***** Data block

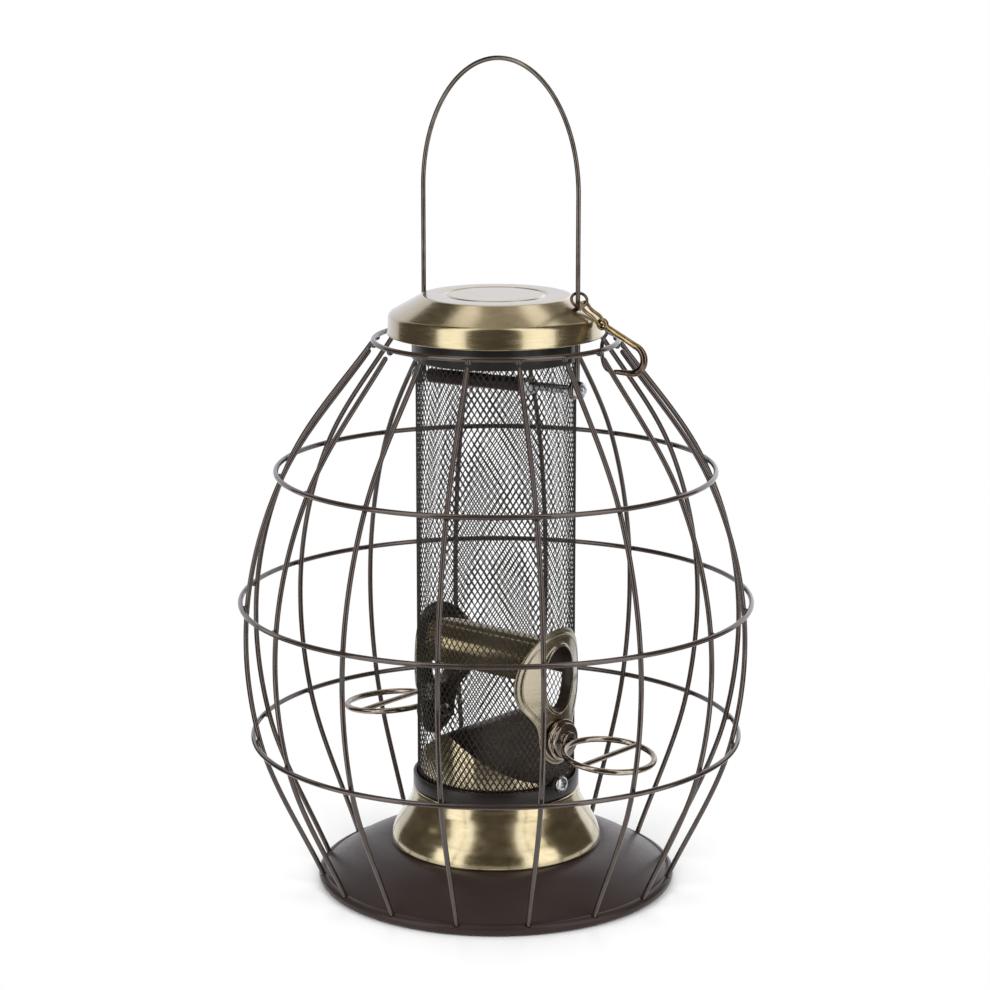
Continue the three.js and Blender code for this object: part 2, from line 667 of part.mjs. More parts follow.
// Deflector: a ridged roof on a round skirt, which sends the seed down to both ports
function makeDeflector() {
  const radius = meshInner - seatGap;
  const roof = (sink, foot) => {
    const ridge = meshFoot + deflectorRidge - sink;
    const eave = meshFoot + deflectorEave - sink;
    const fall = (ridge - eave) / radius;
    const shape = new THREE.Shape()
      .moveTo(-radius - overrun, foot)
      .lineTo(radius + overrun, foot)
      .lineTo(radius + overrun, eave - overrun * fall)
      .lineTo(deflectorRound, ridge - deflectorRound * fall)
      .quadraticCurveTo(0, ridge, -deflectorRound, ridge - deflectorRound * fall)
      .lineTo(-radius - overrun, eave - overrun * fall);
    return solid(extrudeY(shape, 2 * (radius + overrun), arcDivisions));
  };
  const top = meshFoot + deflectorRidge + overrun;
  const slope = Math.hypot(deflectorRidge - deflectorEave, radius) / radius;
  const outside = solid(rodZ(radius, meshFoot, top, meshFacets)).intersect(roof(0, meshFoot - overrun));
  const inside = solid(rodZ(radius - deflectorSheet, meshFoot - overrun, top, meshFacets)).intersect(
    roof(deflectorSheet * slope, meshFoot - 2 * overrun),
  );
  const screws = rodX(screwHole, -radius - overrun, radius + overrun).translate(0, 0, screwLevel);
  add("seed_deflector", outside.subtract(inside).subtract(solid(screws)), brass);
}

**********

**Given exercise**
Extract all of the data above without altering anything.

**Task output**
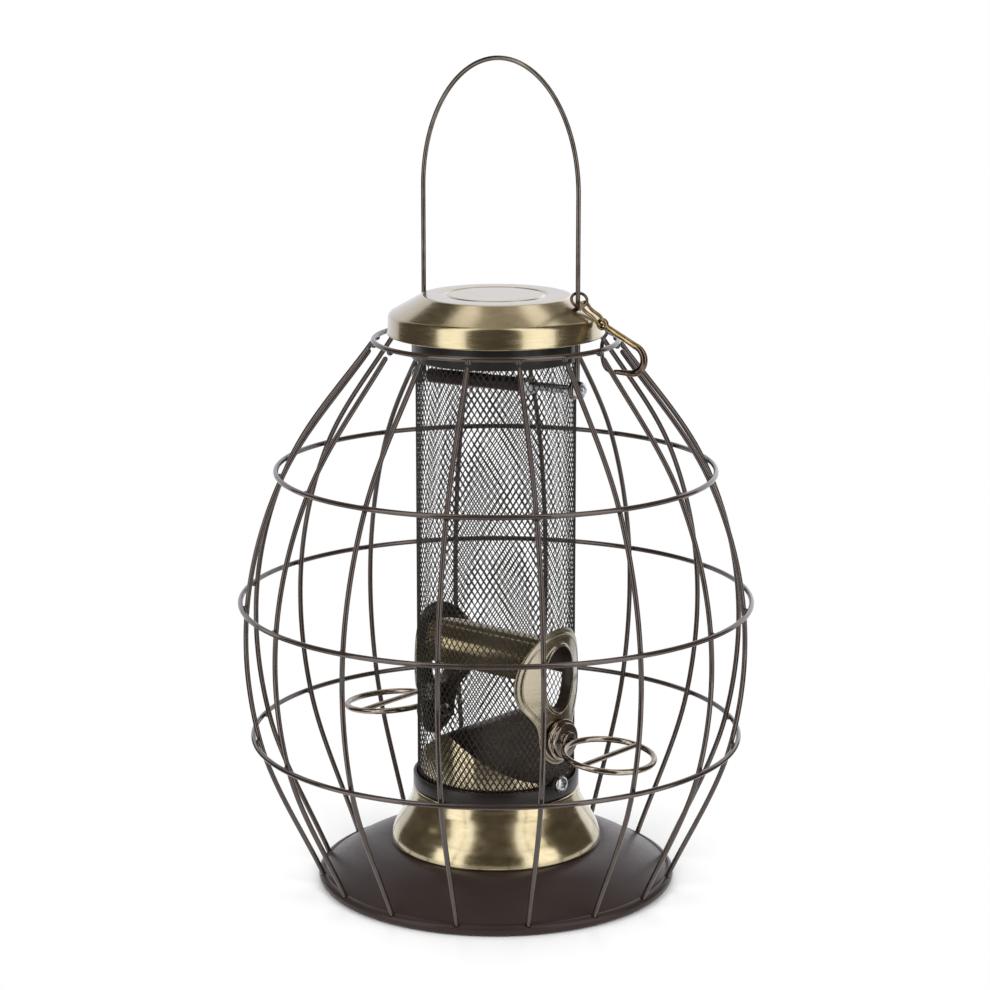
Continue the three.js and Blender code for this object: part 2, from line 667 of part.mjs. More parts follow.
// Deflector: a ridged roof on a round skirt, which sends the seed down to both ports
function makeDeflector() {
  const radius = meshInner - seatGap;
  const roof = (sink, foot) => {
    const ridge = meshFoot + deflectorRidge - sink;
    const eave = meshFoot + deflectorEave - sink;
    const fall = (ridge - eave) / radius;
    const shape = new THREE.Shape()
      .moveTo(-radius - overrun, foot)
      .lineTo(radius + overrun, foot)
      .lineTo(radius + overrun, eave - overrun * fall)
      .lineTo(deflectorRound, ridge - deflectorRound * fall)
      .quadraticCurveTo(0, ridge, -deflectorRound, ridge - deflectorRound * fall)
      .lineTo(-radius - overrun, eave - overrun * fall);
    return solid(extrudeY(shape, 2 * (radius + overrun), arcDivisions));
  };
  const top = meshFoot + deflectorRidge + overrun;
  const slope = Math.hypot(deflectorRidge - deflectorEave, radius) / radius;
  const outside = solid(rodZ(radius, meshFoot, top, meshFacets)).intersect(roof(0, meshFoot - overrun));
  const inside = solid(rodZ(radius - deflectorSheet, meshFoot - overrun, top, meshFacets)).intersect(
    roof(deflectorSheet * slope, meshFoot - 2 * overrun),
  );
  const screws = rodX(screwHole, -radius - overrun, radius + overrun).translate(0, 0, screwLevel);
  add("seed_deflector", outside.subtract(inside).subtract(solid(screws)), brass);
}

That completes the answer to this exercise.